Amazon markets Direct Power as "convenience" and "clean installation." But the real reason is savings on certification and disposal.

Every power adapter Amazon puts in the box must be certified for the Indian market (BIS). This costs money and time. By removing the adapter, Amazon saved about $2-3 per device and simplified import.

Additionally, it's an environmental move: millions of power adapters that previously ended up in landfills are no longer produced. Amazon earns green points from the Indian government, which is actively fighting e-waste.

Forecast: Next 30 Days and 90 Days

Next 30 days (June 2026):

  • Sales in India will exceed 500,000 units in the first month—2 times more than the previous model.
  • Xbox Game Pass will announce record subscription growth in India—up 300% in a month.
  • Google Chromecast will urgently cut prices in India from 5,999 to 4,499 rupees to compete. But they don't have Xbox Cloud Gaming, so it will be unsuccessful.

Next 90 days (August 2026):

  • Amazon will announce a global launch of a similar model in Brazil, Indonesia, and Mexico—other large markets with high demand for budget devices and growing cloud gaming penetration.
  • NVIDIA will announce a partnership with Google to add GeForce Now to Chromecast.
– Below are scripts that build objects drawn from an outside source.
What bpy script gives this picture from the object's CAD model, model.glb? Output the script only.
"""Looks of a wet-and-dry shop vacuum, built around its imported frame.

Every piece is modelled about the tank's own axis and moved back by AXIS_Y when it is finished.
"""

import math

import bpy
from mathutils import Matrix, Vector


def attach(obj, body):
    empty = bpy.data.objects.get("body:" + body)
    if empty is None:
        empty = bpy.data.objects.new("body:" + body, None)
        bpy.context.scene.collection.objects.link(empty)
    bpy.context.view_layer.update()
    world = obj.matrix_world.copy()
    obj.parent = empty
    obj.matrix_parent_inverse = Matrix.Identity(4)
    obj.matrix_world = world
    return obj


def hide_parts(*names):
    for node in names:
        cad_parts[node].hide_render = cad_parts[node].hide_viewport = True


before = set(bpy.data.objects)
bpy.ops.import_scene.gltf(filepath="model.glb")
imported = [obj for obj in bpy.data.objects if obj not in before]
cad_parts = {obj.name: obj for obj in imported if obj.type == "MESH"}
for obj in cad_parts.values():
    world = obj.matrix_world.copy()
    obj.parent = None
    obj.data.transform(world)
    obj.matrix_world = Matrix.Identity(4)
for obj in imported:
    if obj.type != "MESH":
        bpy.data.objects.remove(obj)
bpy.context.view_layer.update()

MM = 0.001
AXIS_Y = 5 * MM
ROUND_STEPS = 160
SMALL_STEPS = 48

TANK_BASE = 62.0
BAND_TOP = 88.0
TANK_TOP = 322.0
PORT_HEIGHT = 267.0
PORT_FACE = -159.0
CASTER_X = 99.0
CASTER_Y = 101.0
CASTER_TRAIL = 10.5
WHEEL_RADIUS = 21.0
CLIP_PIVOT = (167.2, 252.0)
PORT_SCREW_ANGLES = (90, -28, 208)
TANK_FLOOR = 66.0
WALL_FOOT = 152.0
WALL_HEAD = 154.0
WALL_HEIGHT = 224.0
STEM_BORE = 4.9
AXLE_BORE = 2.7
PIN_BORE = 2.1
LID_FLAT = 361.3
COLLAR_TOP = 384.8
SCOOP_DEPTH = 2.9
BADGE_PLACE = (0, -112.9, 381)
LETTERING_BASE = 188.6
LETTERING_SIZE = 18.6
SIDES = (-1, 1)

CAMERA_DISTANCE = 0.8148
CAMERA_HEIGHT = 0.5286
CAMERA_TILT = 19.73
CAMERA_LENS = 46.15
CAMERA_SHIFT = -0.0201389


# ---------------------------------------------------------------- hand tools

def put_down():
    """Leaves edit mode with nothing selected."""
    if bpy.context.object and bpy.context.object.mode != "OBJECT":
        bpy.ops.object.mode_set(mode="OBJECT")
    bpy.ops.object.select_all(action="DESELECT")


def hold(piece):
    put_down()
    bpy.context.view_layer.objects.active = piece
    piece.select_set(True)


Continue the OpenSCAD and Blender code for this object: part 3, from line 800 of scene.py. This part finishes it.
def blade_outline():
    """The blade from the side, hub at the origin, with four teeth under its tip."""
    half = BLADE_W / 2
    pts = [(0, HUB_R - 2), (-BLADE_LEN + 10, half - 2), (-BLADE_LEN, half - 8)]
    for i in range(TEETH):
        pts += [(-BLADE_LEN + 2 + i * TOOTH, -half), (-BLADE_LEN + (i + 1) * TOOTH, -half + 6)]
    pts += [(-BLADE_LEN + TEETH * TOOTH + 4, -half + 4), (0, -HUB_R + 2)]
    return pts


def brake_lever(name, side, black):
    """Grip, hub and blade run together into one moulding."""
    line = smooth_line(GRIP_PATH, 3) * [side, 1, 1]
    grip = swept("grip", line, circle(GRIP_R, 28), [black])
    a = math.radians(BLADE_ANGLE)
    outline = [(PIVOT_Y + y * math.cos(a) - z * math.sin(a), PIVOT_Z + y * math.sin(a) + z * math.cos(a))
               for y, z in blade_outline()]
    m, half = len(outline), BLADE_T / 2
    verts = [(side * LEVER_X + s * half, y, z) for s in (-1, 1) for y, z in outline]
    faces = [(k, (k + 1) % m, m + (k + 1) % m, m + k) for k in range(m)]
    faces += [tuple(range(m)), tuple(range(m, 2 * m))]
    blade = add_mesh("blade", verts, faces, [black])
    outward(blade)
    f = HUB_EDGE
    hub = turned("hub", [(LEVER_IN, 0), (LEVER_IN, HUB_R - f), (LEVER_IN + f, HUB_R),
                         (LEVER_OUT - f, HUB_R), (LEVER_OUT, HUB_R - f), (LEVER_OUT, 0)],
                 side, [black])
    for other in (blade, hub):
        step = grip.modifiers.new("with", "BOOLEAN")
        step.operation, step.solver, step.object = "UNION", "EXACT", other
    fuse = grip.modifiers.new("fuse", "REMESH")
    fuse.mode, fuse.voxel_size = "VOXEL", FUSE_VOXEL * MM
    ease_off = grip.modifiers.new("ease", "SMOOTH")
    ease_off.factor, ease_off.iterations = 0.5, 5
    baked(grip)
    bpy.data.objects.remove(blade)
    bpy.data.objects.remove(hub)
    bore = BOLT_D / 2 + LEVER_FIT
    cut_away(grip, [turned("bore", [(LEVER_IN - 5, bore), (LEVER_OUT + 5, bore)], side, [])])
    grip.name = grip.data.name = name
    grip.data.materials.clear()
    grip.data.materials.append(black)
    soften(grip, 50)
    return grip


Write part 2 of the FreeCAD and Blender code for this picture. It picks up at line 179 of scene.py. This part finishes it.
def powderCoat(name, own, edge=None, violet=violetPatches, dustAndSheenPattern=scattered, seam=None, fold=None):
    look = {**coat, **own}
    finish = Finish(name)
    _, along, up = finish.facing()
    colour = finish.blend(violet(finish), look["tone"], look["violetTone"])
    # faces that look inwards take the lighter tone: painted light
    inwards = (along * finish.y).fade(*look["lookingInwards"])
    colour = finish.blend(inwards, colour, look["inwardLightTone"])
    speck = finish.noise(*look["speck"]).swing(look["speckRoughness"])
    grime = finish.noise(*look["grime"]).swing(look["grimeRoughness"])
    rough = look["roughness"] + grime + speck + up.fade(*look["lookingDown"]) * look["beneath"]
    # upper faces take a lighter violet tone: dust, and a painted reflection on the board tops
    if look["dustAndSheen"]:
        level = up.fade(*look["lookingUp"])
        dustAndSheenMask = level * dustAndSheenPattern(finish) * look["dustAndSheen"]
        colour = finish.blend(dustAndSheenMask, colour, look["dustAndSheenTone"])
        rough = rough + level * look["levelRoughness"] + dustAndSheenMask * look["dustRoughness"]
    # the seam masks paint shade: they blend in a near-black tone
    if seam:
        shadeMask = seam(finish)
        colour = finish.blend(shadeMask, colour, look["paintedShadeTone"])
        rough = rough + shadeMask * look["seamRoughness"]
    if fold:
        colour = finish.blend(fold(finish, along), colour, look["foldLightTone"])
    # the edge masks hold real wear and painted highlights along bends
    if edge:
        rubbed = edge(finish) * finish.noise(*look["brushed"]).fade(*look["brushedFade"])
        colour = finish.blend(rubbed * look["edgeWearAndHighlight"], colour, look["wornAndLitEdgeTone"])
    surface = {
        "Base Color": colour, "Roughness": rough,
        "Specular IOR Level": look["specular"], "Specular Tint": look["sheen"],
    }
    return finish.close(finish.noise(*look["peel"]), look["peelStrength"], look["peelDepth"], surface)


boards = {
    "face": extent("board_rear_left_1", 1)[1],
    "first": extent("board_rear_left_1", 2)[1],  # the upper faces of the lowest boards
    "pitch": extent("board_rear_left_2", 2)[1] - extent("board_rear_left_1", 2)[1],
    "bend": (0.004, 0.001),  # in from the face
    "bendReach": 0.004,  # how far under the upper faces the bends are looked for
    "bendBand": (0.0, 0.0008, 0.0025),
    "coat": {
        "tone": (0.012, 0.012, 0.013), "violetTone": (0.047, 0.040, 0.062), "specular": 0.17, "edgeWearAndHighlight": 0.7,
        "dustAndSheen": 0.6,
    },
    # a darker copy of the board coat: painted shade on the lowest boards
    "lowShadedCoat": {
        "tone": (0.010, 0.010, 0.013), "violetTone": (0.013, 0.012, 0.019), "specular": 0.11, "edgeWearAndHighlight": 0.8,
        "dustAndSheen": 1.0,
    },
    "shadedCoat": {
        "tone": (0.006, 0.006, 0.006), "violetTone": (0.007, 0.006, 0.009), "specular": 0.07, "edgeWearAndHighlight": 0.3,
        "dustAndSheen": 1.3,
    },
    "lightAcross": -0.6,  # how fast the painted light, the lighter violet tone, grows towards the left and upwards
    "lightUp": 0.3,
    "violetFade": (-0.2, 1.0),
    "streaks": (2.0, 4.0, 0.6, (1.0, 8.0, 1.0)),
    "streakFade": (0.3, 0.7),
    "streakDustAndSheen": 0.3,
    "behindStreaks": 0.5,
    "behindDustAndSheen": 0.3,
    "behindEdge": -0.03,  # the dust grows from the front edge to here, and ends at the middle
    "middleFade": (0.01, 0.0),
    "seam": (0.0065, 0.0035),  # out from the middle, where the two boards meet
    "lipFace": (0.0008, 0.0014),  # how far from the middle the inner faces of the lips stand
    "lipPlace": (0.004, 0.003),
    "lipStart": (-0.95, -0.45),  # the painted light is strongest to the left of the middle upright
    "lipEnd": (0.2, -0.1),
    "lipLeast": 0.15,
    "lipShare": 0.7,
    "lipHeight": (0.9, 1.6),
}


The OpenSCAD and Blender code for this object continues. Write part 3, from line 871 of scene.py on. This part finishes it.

This is a direct response to the Amazon+Microsoft combo.
  • Sony will start negotiations with Amazon to add PlayStation Plus Premium to Fire TV. But negotiations will be tough—Sony doesn't want to cede control over the ecosystem.
  • First reviews from independent testers will show that actual latency when playing via Xbox Cloud Gaming on Fire TV Stick HD is 40-60 ms—acceptable for casual games, but too much for shooters and fighting games.

Main risk for the long-term forecast: India's internet infrastructure. Xbox Cloud Gaming requires speeds of at least 20 Mbps and stable ping under 30 ms to Microsoft servers. In many areas of India, these conditions are not met. If early users have a poor experience (lag, disconnections), it will create a negative halo effect for the entire device, even if the issues are not related to the Fire TV Stick itself.

Second risk: regulatory pressure. If the Amazon+Microsoft combo becomes too successful, the Indian regulator CCI (Competition Commission of India) may launch an investigation into monopolization of the digital entertainment market. Amazon already has antitrust issues in India due to its retail practices.

Conclusion: The Amazon Fire TV Stick HD is not just "another streamer." It is the first mass-market hybrid of streaming and cloud gaming that changes the rules in developing markets. Instead of buying a $300 console, users buy a $60 streamer and pay $15 per month for Game Pass. For Microsoft, that's millions of new subscribers. For Amazon, that's millions of new entry points into the Alexa and Prime ecosystem.

Sony and Nintendo can ignore this trend for another year or two. But when the Fire TV Stick HD with Xbox Cloud Gaming launches in Brazil and Indonesia, they'll have to respond. And they have no answer.